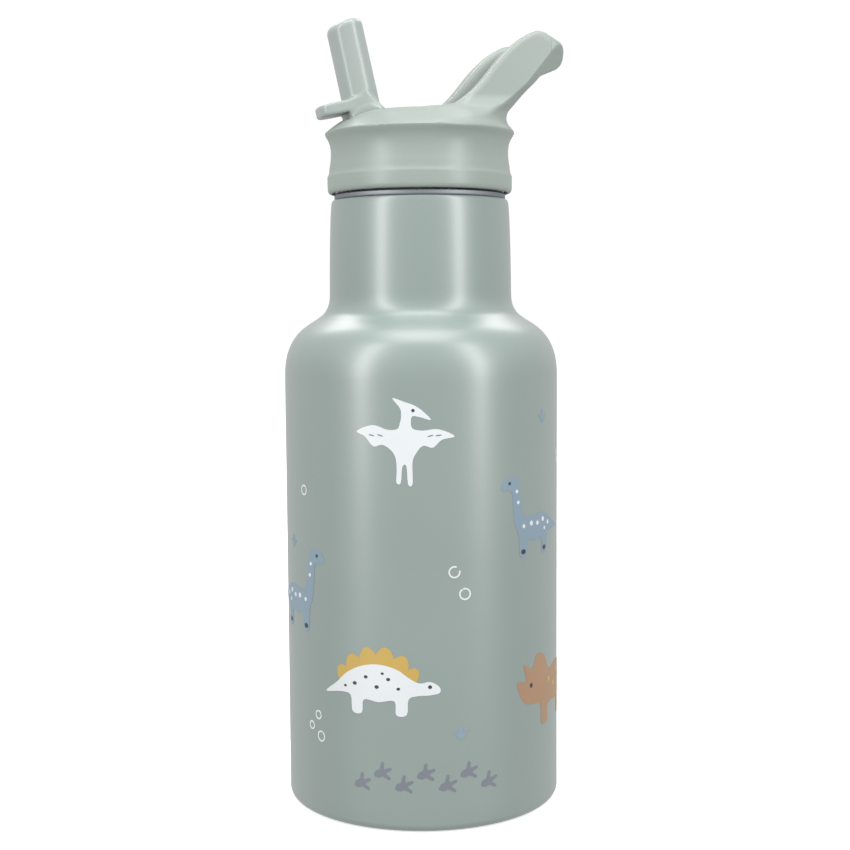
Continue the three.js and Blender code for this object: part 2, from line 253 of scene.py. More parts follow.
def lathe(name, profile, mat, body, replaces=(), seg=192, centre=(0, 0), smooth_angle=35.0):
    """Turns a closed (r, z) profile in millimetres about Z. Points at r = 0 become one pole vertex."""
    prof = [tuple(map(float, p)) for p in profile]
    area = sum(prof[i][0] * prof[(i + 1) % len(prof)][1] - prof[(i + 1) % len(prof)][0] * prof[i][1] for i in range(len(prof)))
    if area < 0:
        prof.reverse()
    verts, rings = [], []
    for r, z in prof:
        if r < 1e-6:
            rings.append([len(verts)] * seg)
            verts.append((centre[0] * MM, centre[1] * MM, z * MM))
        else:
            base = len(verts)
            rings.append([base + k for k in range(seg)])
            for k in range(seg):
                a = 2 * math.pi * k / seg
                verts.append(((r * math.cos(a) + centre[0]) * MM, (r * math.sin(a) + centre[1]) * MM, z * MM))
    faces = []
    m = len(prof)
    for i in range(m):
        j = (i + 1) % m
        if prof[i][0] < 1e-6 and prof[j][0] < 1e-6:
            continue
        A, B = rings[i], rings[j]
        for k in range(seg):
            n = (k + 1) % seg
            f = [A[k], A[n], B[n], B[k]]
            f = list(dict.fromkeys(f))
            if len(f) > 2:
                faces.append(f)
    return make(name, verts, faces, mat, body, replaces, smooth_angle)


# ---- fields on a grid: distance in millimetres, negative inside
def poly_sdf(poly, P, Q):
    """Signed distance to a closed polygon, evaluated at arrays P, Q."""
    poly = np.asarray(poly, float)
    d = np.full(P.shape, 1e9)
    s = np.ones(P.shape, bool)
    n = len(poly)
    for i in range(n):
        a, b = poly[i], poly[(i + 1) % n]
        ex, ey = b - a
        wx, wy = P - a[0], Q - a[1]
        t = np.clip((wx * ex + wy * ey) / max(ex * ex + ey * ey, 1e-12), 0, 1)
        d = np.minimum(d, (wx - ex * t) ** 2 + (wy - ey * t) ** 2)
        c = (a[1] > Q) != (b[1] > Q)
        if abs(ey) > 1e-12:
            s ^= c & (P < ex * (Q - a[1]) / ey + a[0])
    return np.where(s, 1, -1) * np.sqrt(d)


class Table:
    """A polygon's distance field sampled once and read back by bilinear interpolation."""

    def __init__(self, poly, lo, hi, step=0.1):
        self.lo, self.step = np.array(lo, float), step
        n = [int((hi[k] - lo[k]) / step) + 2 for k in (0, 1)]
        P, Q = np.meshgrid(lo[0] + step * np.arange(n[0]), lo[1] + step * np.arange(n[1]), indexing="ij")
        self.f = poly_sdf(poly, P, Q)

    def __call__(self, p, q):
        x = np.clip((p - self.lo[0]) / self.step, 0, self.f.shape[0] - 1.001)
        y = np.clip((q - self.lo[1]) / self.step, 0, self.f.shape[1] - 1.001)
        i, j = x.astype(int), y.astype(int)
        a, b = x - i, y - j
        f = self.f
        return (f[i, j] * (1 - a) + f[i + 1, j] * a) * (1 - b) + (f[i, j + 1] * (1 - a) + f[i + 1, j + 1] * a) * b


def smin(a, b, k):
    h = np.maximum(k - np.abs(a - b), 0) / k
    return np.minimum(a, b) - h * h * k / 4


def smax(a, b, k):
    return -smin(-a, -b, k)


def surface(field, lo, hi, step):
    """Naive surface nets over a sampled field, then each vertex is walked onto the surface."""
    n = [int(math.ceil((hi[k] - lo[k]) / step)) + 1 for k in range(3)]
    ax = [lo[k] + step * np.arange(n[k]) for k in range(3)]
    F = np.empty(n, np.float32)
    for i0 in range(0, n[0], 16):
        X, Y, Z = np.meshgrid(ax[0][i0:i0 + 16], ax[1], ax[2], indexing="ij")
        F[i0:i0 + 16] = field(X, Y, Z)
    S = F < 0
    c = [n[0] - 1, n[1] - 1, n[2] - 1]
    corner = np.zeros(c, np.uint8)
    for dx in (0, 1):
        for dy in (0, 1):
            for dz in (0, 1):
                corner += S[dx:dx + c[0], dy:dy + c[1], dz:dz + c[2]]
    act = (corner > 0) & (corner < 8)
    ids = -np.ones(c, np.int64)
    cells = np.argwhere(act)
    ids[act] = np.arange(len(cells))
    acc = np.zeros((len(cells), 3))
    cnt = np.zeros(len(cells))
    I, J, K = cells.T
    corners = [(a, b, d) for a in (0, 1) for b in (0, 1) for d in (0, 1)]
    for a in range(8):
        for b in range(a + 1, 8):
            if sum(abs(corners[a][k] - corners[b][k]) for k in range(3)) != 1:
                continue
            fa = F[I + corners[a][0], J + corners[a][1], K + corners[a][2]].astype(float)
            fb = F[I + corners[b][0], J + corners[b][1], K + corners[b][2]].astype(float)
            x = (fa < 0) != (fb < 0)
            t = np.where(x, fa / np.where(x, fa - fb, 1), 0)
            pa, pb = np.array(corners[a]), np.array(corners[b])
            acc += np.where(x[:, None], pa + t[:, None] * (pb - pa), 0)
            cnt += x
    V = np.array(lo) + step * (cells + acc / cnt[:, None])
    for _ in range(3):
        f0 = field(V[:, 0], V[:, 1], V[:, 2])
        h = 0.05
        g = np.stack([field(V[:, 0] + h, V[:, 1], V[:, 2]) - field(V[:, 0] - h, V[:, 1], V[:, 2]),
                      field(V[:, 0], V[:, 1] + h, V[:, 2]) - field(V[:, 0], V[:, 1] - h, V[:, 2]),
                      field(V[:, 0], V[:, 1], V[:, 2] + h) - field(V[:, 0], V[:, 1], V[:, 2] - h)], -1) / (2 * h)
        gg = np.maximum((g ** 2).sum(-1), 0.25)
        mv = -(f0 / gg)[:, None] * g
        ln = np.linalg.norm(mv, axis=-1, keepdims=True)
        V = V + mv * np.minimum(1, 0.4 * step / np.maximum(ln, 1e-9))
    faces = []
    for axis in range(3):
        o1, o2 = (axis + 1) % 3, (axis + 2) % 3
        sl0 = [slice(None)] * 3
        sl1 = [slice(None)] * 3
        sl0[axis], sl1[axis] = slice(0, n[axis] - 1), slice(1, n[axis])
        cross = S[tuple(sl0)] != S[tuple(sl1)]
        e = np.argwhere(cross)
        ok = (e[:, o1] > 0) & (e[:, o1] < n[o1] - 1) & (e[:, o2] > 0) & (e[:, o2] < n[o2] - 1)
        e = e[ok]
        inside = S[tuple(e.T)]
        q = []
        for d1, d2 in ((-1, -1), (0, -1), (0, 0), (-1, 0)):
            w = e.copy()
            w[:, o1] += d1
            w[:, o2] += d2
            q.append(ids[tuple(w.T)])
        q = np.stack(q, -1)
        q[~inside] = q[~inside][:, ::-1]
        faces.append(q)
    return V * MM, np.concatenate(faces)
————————
■ **Exercise**:
Copy out the material above in its entirety. Every detail must match.

■ **Response to this exercise**:
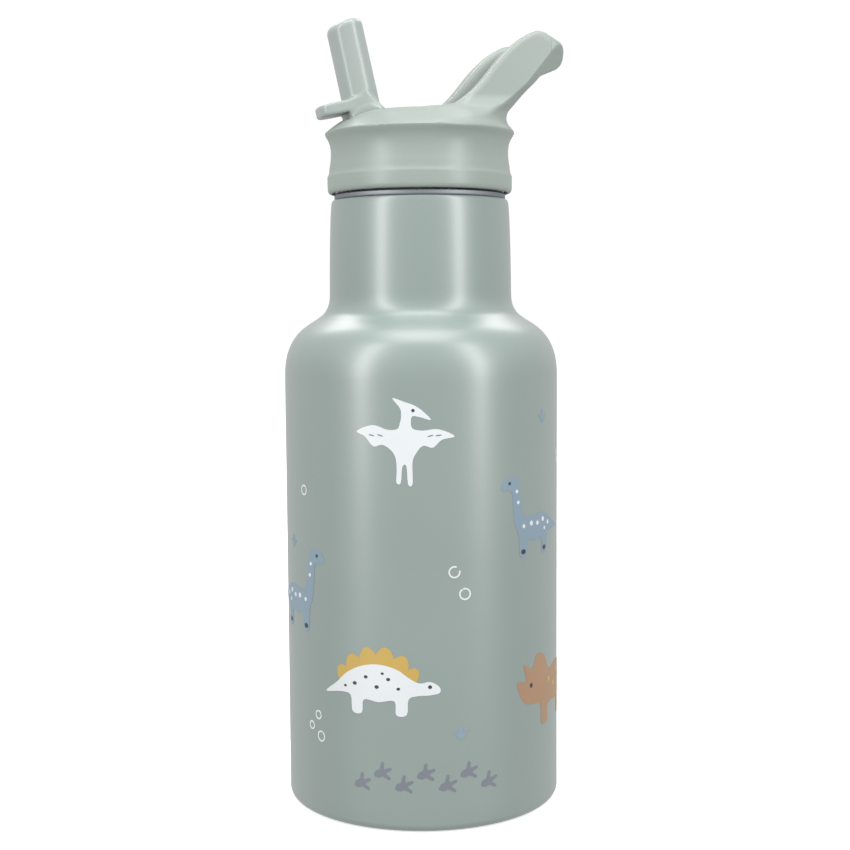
Continue the three.js and Blender code for this object: part 2, from line 253 of scene.py. More parts follow.
def lathe(name, profile, mat, body, replaces=(), seg=192, centre=(0, 0), smooth_angle=35.0):
    """Turns a closed (r, z) profile in millimetres about Z. Points at r = 0 become one pole vertex."""
    prof = [tuple(map(float, p)) for p in profile]
    area = sum(prof[i][0] * prof[(i + 1) % len(prof)][1] - prof[(i + 1) % len(prof)][0] * prof[i][1] for i in range(len(prof)))
    if area < 0:
        prof.reverse()
    verts, rings = [], []
    for r, z in prof:
        if r < 1e-6:
            rings.append([len(verts)] * seg)
            verts.append((centre[0] * MM, centre[1] * MM, z * MM))
        else:
            base = len(verts)
            rings.append([base + k for k in range(seg)])
            for k in range(seg):
                a = 2 * math.pi * k / seg
                verts.append(((r * math.cos(a) + centre[0]) * MM, (r * math.sin(a) + centre[1]) * MM, z * MM))
    faces = []
    m = len(prof)
    for i in range(m):
        j = (i + 1) % m
        if prof[i][0] < 1e-6 and prof[j][0] < 1e-6:
            continue
        A, B = rings[i], rings[j]
        for k in range(seg):
            n = (k + 1) % seg
            f = [A[k], A[n], B[n], B[k]]
            f = list(dict.fromkeys(f))
            if len(f) > 2:
                faces.append(f)
    return make(name, verts, faces, mat, body, replaces, smooth_angle)


# ---- fields on a grid: distance in millimetres, negative inside
def poly_sdf(poly, P, Q):
    """Signed distance to a closed polygon, evaluated at arrays P, Q."""
    poly = np.asarray(poly, float)
    d = np.full(P.shape, 1e9)
    s = np.ones(P.shape, bool)
    n = len(poly)
    for i in range(n):
        a, b = poly[i], poly[(i + 1) % n]
        ex, ey = b - a
        wx, wy = P - a[0], Q - a[1]
        t = np.clip((wx * ex + wy * ey) / max(ex * ex + ey * ey, 1e-12), 0, 1)
        d = np.minimum(d, (wx - ex * t) ** 2 + (wy - ey * t) ** 2)
        c = (a[1] > Q) != (b[1] > Q)
        if abs(ey) > 1e-12:
            s ^= c & (P < ex * (Q - a[1]) / ey + a[0])
    return np.where(s, 1, -1) * np.sqrt(d)


class Table:
    """A polygon's distance field sampled once and read back by bilinear interpolation."""

    def __init__(self, poly, lo, hi, step=0.1):
        self.lo, self.step = np.array(lo, float), step
        n = [int((hi[k] - lo[k]) / step) + 2 for k in (0, 1)]
        P, Q = np.meshgrid(lo[0] + step * np.arange(n[0]), lo[1] + step * np.arange(n[1]), indexing="ij")
        self.f = poly_sdf(poly, P, Q)

    def __call__(self, p, q):
        x = np.clip((p - self.lo[0]) / self.step, 0, self.f.shape[0] - 1.001)
        y = np.clip((q - self.lo[1]) / self.step, 0, self.f.shape[1] - 1.001)
        i, j = x.astype(int), y.astype(int)
        a, b = x - i, y - j
        f = self.f
        return (f[i, j] * (1 - a) + f[i + 1, j] * a) * (1 - b) + (f[i, j + 1] * (1 - a) + f[i + 1, j + 1] * a) * b


def smin(a, b, k):
    h = np.maximum(k - np.abs(a - b), 0) / k
    return np.minimum(a, b) - h * h * k / 4


def smax(a, b, k):
    return -smin(-a, -b, k)


def surface(field, lo, hi, step):
    """Naive surface nets over a sampled field, then each vertex is walked onto the surface."""
    n = [int(math.ceil((hi[k] - lo[k]) / step)) + 1 for k in range(3)]
    ax = [lo[k] + step * np.arange(n[k]) for k in range(3)]
    F = np.empty(n, np.float32)
    for i0 in range(0, n[0], 16):
        X, Y, Z = np.meshgrid(ax[0][i0:i0 + 16], ax[1], ax[2], indexing="ij")
        F[i0:i0 + 16] = field(X, Y, Z)
    S = F < 0
    c = [n[0] - 1, n[1] - 1, n[2] - 1]
    corner = np.zeros(c, np.uint8)
    for dx in (0, 1):
        for dy in (0, 1):
            for dz in (0, 1):
                corner += S[dx:dx + c[0], dy:dy + c[1], dz:dz + c[2]]
    act = (corner > 0) & (corner < 8)
    ids = -np.ones(c, np.int64)
    cells = np.argwhere(act)
    ids[act] = np.arange(len(cells))
    acc = np.zeros((len(cells), 3))
    cnt = np.zeros(len(cells))
    I, J, K = cells.T
    corners = [(a, b, d) for a in (0, 1) for b in (0, 1) for d in (0, 1)]
    for a in range(8):
        for b in range(a + 1, 8):
            if sum(abs(corners[a][k] - corners[b][k]) for k in range(3)) != 1:
                continue
            fa = F[I + corners[a][0], J + corners[a][1], K + corners[a][2]].astype(float)
            fb = F[I + corners[b][0], J + corners[b][1], K + corners[b][2]].astype(float)
            x = (fa < 0) != (fb < 0)
            t = np.where(x, fa / np.where(x, fa - fb, 1), 0)
            pa, pb = np.array(corners[a]), np.array(corners[b])
            acc += np.where(x[:, None], pa + t[:, None] * (pb - pa), 0)
            cnt += x
    V = np.array(lo) + step * (cells + acc / cnt[:, None])
    for _ in range(3):
        f0 = field(V[:, 0], V[:, 1], V[:, 2])
        h = 0.05
        g = np.stack([field(V[:, 0] + h, V[:, 1], V[:, 2]) - field(V[:, 0] - h, V[:, 1], V[:, 2]),
                      field(V[:, 0], V[:, 1] + h, V[:, 2]) - field(V[:, 0], V[:, 1] - h, V[:, 2]),
                      field(V[:, 0], V[:, 1], V[:, 2] + h) - field(V[:, 0], V[:, 1], V[:, 2] - h)], -1) / (2 * h)
        gg = np.maximum((g ** 2).sum(-1), 0.25)
        mv = -(f0 / gg)[:, None] * g
        ln = np.linalg.norm(mv, axis=-1, keepdims=True)
        V = V + mv * np.minimum(1, 0.4 * step / np.maximum(ln, 1e-9))
    faces = []
    for axis in range(3):
        o1, o2 = (axis + 1) % 3, (axis + 2) % 3
        sl0 = [slice(None)] * 3
        sl1 = [slice(None)] * 3
        sl0[axis], sl1[axis] = slice(0, n[axis] - 1), slice(1, n[axis])
        cross = S[tuple(sl0)] != S[tuple(sl1)]
        e = np.argwhere(cross)
        ok = (e[:, o1] > 0) & (e[:, o1] < n[o1] - 1) & (e[:, o2] > 0) & (e[:, o2] < n[o2] - 1)
        e = e[ok]
        inside = S[tuple(e.T)]
        q = []
        for d1, d2 in ((-1, -1), (0, -1), (0, 0), (-1, 0)):
            w = e.copy()
            w[:, o1] += d1
            w[:, o2] += d2
            q.append(ids[tuple(w.T)])
        q = np.stack(q, -1)
        q[~inside] = q[~inside][:, ::-1]
        faces.append(q)
    return V * MM, np.concatenate(faces)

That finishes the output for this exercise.